Problem to work on:
Count every line of these entries that holds the word "materials", and reply with the number only.

— BEGIN The records —

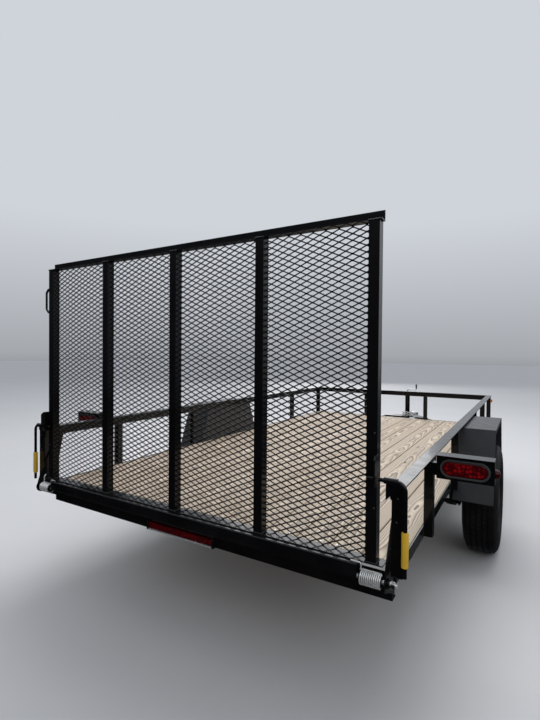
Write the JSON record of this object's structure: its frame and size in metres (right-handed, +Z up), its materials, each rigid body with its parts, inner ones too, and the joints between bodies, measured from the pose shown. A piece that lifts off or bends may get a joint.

— END The records —
— BEGIN The records —

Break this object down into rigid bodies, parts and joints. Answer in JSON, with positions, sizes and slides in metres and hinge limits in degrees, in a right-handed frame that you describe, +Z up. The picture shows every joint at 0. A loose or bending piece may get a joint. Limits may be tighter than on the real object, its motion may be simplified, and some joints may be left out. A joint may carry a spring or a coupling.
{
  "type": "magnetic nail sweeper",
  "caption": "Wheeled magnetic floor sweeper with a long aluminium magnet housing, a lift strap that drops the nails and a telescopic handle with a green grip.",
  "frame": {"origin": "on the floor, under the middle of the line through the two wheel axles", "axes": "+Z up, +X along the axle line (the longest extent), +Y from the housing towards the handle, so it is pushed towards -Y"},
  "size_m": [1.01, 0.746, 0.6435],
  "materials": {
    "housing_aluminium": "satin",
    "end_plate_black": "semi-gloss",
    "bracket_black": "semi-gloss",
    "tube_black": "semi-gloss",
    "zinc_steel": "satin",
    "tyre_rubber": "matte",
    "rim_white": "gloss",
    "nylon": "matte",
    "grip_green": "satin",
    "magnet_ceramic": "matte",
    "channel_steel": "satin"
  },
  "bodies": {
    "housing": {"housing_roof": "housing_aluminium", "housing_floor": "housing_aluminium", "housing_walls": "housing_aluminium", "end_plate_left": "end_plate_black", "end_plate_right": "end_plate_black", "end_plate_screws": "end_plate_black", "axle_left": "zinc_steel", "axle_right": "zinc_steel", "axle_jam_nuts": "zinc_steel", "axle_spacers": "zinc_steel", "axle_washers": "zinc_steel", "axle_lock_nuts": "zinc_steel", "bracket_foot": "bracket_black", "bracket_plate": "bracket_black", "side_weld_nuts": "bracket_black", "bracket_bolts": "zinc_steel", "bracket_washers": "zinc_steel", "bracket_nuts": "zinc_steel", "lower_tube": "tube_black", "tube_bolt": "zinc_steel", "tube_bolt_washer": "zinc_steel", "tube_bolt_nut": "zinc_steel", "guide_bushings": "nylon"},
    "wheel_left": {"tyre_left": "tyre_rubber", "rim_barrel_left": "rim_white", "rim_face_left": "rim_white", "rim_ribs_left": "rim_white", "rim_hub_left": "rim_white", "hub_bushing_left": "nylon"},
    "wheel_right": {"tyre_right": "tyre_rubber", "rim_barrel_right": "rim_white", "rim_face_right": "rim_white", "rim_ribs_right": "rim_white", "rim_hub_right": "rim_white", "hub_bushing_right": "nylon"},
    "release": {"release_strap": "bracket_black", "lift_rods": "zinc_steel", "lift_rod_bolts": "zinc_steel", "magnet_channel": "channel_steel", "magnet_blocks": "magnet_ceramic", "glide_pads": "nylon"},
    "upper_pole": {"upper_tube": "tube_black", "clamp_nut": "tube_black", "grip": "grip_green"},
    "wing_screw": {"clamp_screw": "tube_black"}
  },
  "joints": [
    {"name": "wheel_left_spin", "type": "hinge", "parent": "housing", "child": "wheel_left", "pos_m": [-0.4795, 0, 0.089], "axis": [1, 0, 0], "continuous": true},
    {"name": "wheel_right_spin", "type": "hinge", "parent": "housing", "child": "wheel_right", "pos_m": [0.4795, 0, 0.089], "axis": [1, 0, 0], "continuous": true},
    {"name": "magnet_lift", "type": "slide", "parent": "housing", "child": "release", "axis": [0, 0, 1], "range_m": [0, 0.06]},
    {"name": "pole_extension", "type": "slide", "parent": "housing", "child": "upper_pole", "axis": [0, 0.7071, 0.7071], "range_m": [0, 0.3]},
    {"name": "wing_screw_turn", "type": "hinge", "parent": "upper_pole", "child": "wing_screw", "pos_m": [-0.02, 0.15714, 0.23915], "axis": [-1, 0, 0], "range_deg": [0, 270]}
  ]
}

— END The records —

Written solution:
2